You drive everywhere or rather, are driven everywhere in this country. You never get anywhere on foot unless you’re stumbling down Oxford Street, dodging the outstretched hands of beggars and men of dubious intent. And even then, sometimes you smack the wrists away from the safety of the interior of your taxi. You forget sometimes there is a natural world, being a city girl through and through. The closest you get to wildness is the goats wandering down the middle of the street, the memorable image of chickens falling into open gutters, a mushroom cloud of white feathers and feces molded green.

There are still times where you get back to the wild. Back, because it’s where you are from. Back because your veins and the soil are sisters. On a Habitat for Humanity trip in eighth grade you spend all day carrying plastic buckets of water up and down a hill. The buckets are green and give the water a pale tint, the color of celery. The second day you mix huge batches of concrete, grey and mealy. A boy named Derek Achampong splashes some of the watery mixture onto one of his shoes, exclaims “Hey yo! These are hundred dollar kicks.” He doesn’t even have the decency to look ashamed, doesn’t even have the decency to look around at the villagers, their eyes large with the sum of $100, of more money than they will ever have at one time.

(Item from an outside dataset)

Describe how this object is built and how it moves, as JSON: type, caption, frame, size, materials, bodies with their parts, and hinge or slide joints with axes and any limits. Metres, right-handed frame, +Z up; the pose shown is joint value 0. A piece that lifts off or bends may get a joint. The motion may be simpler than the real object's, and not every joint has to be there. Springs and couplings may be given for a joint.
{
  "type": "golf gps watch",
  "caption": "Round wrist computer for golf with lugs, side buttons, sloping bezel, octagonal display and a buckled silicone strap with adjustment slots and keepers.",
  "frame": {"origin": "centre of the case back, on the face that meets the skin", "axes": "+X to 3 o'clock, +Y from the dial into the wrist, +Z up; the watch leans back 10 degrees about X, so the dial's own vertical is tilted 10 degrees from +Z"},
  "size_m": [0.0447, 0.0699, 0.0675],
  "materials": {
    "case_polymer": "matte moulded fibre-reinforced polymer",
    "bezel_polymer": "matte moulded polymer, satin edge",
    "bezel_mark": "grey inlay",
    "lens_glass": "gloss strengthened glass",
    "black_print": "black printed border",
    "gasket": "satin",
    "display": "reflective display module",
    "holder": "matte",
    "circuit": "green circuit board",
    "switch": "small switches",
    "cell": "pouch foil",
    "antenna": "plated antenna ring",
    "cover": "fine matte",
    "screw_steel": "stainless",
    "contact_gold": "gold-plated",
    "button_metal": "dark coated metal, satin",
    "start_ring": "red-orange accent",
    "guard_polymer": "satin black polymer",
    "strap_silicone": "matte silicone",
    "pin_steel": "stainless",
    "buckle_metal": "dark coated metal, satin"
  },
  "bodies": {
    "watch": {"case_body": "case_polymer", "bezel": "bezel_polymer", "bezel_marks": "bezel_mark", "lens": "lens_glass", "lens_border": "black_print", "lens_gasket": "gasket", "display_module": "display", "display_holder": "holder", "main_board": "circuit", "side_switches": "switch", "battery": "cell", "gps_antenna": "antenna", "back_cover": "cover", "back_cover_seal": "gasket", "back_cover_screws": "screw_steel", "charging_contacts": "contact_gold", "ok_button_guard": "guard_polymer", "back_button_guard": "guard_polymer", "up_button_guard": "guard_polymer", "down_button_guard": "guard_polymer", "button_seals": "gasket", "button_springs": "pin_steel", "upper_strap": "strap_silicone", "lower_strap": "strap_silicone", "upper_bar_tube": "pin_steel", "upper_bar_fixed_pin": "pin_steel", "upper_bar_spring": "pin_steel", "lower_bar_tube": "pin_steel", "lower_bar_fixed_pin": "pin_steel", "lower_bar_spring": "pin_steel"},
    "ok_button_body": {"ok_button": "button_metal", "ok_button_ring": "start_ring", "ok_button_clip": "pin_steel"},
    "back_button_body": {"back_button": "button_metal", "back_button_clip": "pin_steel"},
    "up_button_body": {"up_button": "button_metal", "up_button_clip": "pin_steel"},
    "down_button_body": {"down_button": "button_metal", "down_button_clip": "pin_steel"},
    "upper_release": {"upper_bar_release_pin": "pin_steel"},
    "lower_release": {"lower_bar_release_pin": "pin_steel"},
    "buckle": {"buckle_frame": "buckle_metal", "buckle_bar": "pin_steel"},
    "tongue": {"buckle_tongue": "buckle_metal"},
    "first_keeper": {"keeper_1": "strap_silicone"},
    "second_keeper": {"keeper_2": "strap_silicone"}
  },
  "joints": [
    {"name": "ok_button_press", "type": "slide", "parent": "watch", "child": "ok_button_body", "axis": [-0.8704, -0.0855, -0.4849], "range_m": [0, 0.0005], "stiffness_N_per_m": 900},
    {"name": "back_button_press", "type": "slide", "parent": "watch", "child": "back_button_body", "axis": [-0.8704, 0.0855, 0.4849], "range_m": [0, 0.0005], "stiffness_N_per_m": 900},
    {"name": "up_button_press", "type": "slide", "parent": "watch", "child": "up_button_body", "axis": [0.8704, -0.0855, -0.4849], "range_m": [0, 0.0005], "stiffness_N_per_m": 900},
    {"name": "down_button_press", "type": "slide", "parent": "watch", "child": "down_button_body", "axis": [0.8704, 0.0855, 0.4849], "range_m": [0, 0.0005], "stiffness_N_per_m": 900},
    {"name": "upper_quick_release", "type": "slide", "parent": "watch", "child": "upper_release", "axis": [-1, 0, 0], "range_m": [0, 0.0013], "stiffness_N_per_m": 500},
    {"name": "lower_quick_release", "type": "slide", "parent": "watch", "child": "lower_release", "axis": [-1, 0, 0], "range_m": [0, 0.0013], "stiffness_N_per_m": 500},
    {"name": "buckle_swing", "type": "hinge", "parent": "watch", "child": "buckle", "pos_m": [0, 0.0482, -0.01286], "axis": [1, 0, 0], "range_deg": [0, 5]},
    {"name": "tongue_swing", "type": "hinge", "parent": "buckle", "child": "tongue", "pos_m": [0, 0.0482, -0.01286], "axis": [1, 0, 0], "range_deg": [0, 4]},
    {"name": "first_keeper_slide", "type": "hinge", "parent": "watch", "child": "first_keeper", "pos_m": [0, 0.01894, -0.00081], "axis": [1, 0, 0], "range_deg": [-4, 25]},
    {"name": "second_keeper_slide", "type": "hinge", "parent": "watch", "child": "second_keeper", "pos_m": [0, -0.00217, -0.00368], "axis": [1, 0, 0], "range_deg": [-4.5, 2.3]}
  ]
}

You first come to know nature when you move to Michigan, not outside, but fittingly, in the pages of a book; in the story “Making Love in 2003,” by Miranda July. It’s a story of a girl who sends her longing out into the world, who wants so much for love that she can’t help but pray to everything, to the linoleum beneath her feet, and deeper. The world answers her call, gives her an amorphous black mass that makes love to her every night; that fills her.

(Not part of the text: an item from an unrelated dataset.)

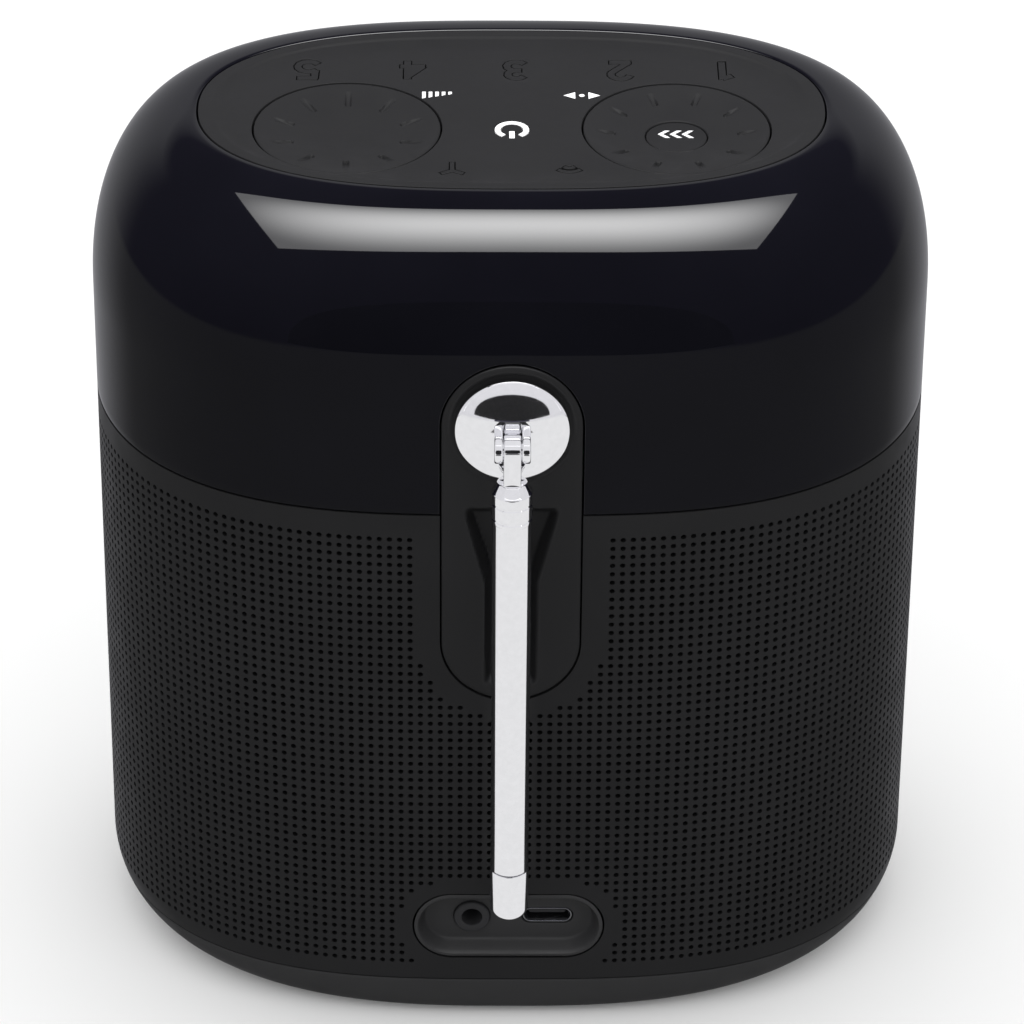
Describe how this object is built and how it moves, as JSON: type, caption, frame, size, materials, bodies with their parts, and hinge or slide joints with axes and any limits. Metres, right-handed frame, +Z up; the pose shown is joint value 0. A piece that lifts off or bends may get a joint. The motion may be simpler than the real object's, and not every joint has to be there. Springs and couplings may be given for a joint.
{
  "type": "tabletop radio",
  "caption": "Compact upright tabletop radio with a perforated grille, gloss upper shell, top dials and keys, rear ports and a telescopic rear antenna.",
  "frame": {"origin": "centre of the oval plan, on the surface that the foot mat stands on", "axes": "+Z up, +Y towards the rear with the antenna, +X towards the volume dial (the user's right when facing the front)"},
  "size_m": [0.1476, 0.1051, 0.1636],
  "materials": {
    "gloss_shell": "piano-black gloss",
    "display_glass": "polished dark window",
    "soft_panel": "soft-touch matt",
    "soft_keys": "soft-touch matt",
    "white_mark": "white translucent symbol",
    "circuit_board": "green solder mask",
    "black_component": "moulded component",
    "encoder_metal": "pressed steel",
    "screw_steel": "zinc plated",
    "heatsink_aluminium": "extruded aluminium",
    "inner_plastic": "moulded black plastic",
    "rubber": "black rubber",
    "magnet_metal": "plated ferrite motor",
    "cone_paper": "coated paper cone",
    "coil_copper": "enamelled copper winding",
    "grille_metal": "satin powder coat, perforated",
    "base_plastic": "fine satin texture",
    "rear_plastic": "satin moulded plastic",
    "cell_wrap": "shrink-wrapped cell",
    "antenna_chrome": "bright chrome plate",
    "antenna_brass": "machined brass"
  },
  "bodies": {
    "housing": {"top_shell": "gloss_shell", "top_panel": "soft_panel", "control_board": "circuit_board", "tact_switches": "black_component", "volume_encoder": "encoder_metal", "tune_encoder": "encoder_metal", "panel_screws": "screw_steel", "display_window": "display_glass", "display_module": "black_component", "chassis_plate": "inner_plastic", "main_board": "circuit_board", "tuner_can": "screw_steel", "wireless_module": "black_component", "amplifier_heatsink": "heatsink_aluminium", "capacitors": "black_component", "speaker_box": "inner_plastic", "box_gasket": "rubber", "woofer_basket": "inner_plastic", "woofer_magnet": "magnet_metal", "woofer_surround": "rubber", "woofer_spider": "cone_paper", "radiator_frame": "inner_plastic", "radiator_surround": "rubber", "grille": "grille_metal", "base_cover": "base_plastic", "foot_mat": "rubber", "base_screws": "screw_steel", "shell_screws": "screw_steel", "battery_cells": "cell_wrap", "battery_tray": "inner_plastic", "port_bezel": "base_plastic", "port_board": "circuit_board", "aux_jack": "inner_plastic", "usb_socket": "screw_steel", "rear_plate": "rear_plastic"},
    "volume_dial": {"volume_dial": "soft_keys"},
    "tune_dial": {"tune_dial": "soft_keys"},
    "power_key": {"power_key": "white_mark"},
    "preset_key_1": {"preset_key_1": "soft_keys"},
    "preset_key_2": {"preset_key_2": "soft_keys"},
    "preset_key_3": {"preset_key_3": "soft_keys"},
    "preset_key_4": {"preset_key_4": "soft_keys"},
    "preset_key_5": {"preset_key_5": "soft_keys"},
    "band_key": {"band_key": "soft_keys"},
    "wireless_key": {"wireless_key": "soft_keys"},
    "scan_button": {"scan_button": "soft_keys"},
    "woofer_cone": {"woofer_cone": "cone_paper", "dust_cap": "cone_paper", "voice_coil": "coil_copper"},
    "radiator_diaphragm": {"radiator_diaphragm": "cone_paper"},
    "antenna_swivel": {"antenna_swivel": "antenna_chrome", "antenna_nut": "antenna_brass", "antenna_pin": "antenna_chrome"},
    "antenna_arm": {"antenna_knuckle": "antenna_chrome", "antenna_tube_1": "antenna_chrome"},
    "antenna_tube_2": {"antenna_tube_2": "antenna_chrome"},
    "antenna_tube_3": {"antenna_tube_3": "antenna_chrome"},
    "antenna_tube_4": {"antenna_tube_4": "antenna_chrome"},
    "antenna_tube_5": {"antenna_tube_5": "antenna_chrome"},
    "antenna_tip": {"antenna_tip": "antenna_chrome"}
  },
  "joints": [
    {"name": "volume_dial_turn", "type": "hinge", "parent": "housing", "child": "volume_dial", "pos_m": [0.0285, 0.0063, 0.16], "axis": [0, 0, 1], "continuous": true},
    {"name": "tune_dial_turn", "type": "hinge", "parent": "housing", "child": "tune_dial", "pos_m": [-0.0285, 0.0063, 0.16], "axis": [0, 0, 1], "continuous": true},
    {"name": "power_key_press", "type": "slide", "parent": "housing", "child": "power_key", "axis": [0, 0, -1], "range_m": [0, 0.0004], "stiffness_N_per_m": 900},
    {"name": "preset_key_1_press", "type": "slide", "parent": "housing", "child": "preset_key_1", "axis": [0, 0, -1], "range_m": [0, 0.0004], "stiffness_N_per_m": 900},
    {"name": "preset_key_2_press", "type": "slide", "parent": "housing", "child": "preset_key_2", "axis": [0, 0, -1], "range_m": [0, 0.0004], "stiffness_N_per_m": 900},
    {"name": "preset_key_3_press", "type": "slide", "parent": "housing", "child": "preset_key_3", "axis": [0, 0, -1], "range_m": [0, 0.0004], "stiffness_N_per_m": 900},
    {"name": "preset_key_4_press", "type": "slide", "parent": "housing", "child": "preset_key_4", "axis": [0, 0, -1], "range_m": [0, 0.0004], "stiffness_N_per_m": 900},
    {"name": "preset_key_5_press", "type": "slide", "parent": "housing", "child": "preset_key_5", "axis": [0, 0, -1], "range_m": [0, 0.0004], "stiffness_N_per_m": 900},
    {"name": "band_key_press", "type": "slide", "parent": "housing", "child": "band_key", "axis": [0, 0, -1], "range_m": [0, 0.0004], "stiffness_N_per_m": 900},
    {"name": "wireless_key_press", "type": "slide", "parent": "housing", "child": "wireless_key", "axis": [0, 0, -1], "range_m": [0, 0.0004], "stiffness_N_per_m": 900},
    {"name": "scan_button_press", "type": "slide", "parent": "housing", "child": "scan_button", "axis": [0, 0, -1], "range_m": [0, 0.0004], "stiffness_N_per_m": 900},
    {"name": "woofer_cone_stroke", "type": "slide", "parent": "housing", "child": "woofer_cone", "axis": [0, 1, 0], "range_m": [-0.0015, 0.0015], "stiffness_N_per_m": 1500},
    {"name": "radiator_stroke", "type": "slide", "parent": "housing", "child": "radiator_diaphragm", "axis": [0, 1, 0], "range_m": [-0.002, 0.002], "stiffness_N_per_m": 700},
    {"name": "antenna_swivel_turn", "type": "hinge", "parent": "housing", "child": "antenna_swivel", "pos_m": [0, 0.0476, 0.1275], "axis": [0, 1, 0], "continuous": true},
    {"name": "antenna_tilt", "type": "hinge", "parent": "antenna_swivel", "child": "antenna_arm", "pos_m": [0, 0.054, 0.1275], "axis": [1, 0, 0], "range_deg": [0, 180]},
    {"name": "antenna_tube_2_slide", "type": "slide", "parent": "antenna_arm", "child": "antenna_tube_2", "axis": [0, 0, -1], "range_m": [0, 0.064]},
    {"name": "antenna_tube_3_slide", "type": "slide", "parent": "antenna_tube_2", "child": "antenna_tube_3", "axis": [0, 0, -1], "range_m": [0, 0.064]},
    {"name": "antenna_tube_4_slide", "type": "slide", "parent": "antenna_tube_3", "child": "antenna_tube_4", "axis": [0, 0, -1], "range_m": [0, 0.064]},
    {"name": "antenna_tube_5_slide", "type": "slide", "parent": "antenna_tube_4", "child": "antenna_tube_5", "axis": [0, 0, -1], "range_m": [0, 0.064]},
    {"name": "antenna_tip_slide", "type": "slide", "parent": "antenna_tube_5", "child": "antenna_tip", "axis": [0, 0, -1], "range_m": [0, 0.064]}
  ]
}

This idea, that the world can answer your prayers, that the idea of heaven could be not above but all around, in the oxygen you breathe, in the food you eat, is everything you’ve wanted to hear. You don’t know how to adequately express your wonder but you try to tell your best friend one day at lunch. “Isn’t that the most fucking amazing idea ever?” you say, searching her eyes for some sense that she understands. And she does. This is a girl, after all, who spends hours in the woods, crawling on all fours, who comes to your room scratched and smelling of white pine and says “I have a poem I want you to read.”

You resolve to spend as much time as you can stupefied, to open yourself to the world completely. You find yourself wanting to absorb the world, to take on people’s sadness, their love. You become a vehicle of consumption and you want nothing more than to unhinge your jaw and swallow the world whole, contain all the horror and beauty within yourself. You write lots of bad poetry.

When the snow falls that winter, your second winter, you find yourself depressed. You have come, in this winter to know sadness, to find a place inside yourself that is larger than you will ever grow, that is rooted deeper than inherence. Your sadness is not dark and cavernous but dazzlingly white and never-ending. It is months long and well lit but ill formed at the edges, blurry at the horizon and soft, easy to get lost in. You think maybe if you stop moving it will go away but you start to go numb, lose your train of thought.  Like the snow, your sadness is seemingly unaffected by salt water, the warmth emitted by your body, your sibilant prayers for the world to stop spinning. And like your sadness, the snow is a constant reminder that you are not in control of much.

As time wears on you find yourself no longer a citizen of any land. You still cannot walk on ice but the heat in Ghana makes you break out into a rash. You have never really had a sense of belonging to any one place except this galaxy, but this loss is sad for some reason. There is fodder for poetry in this nomadic existence at the very least. You find yourself doing this a lot lately, trying to quell your pessimistic urges, thinking ‘there’s a poem in there somewhere.’ And if there is something strong enough to bridge the gap then it is this, finding beauty in the red smears your shoes leave in the snow.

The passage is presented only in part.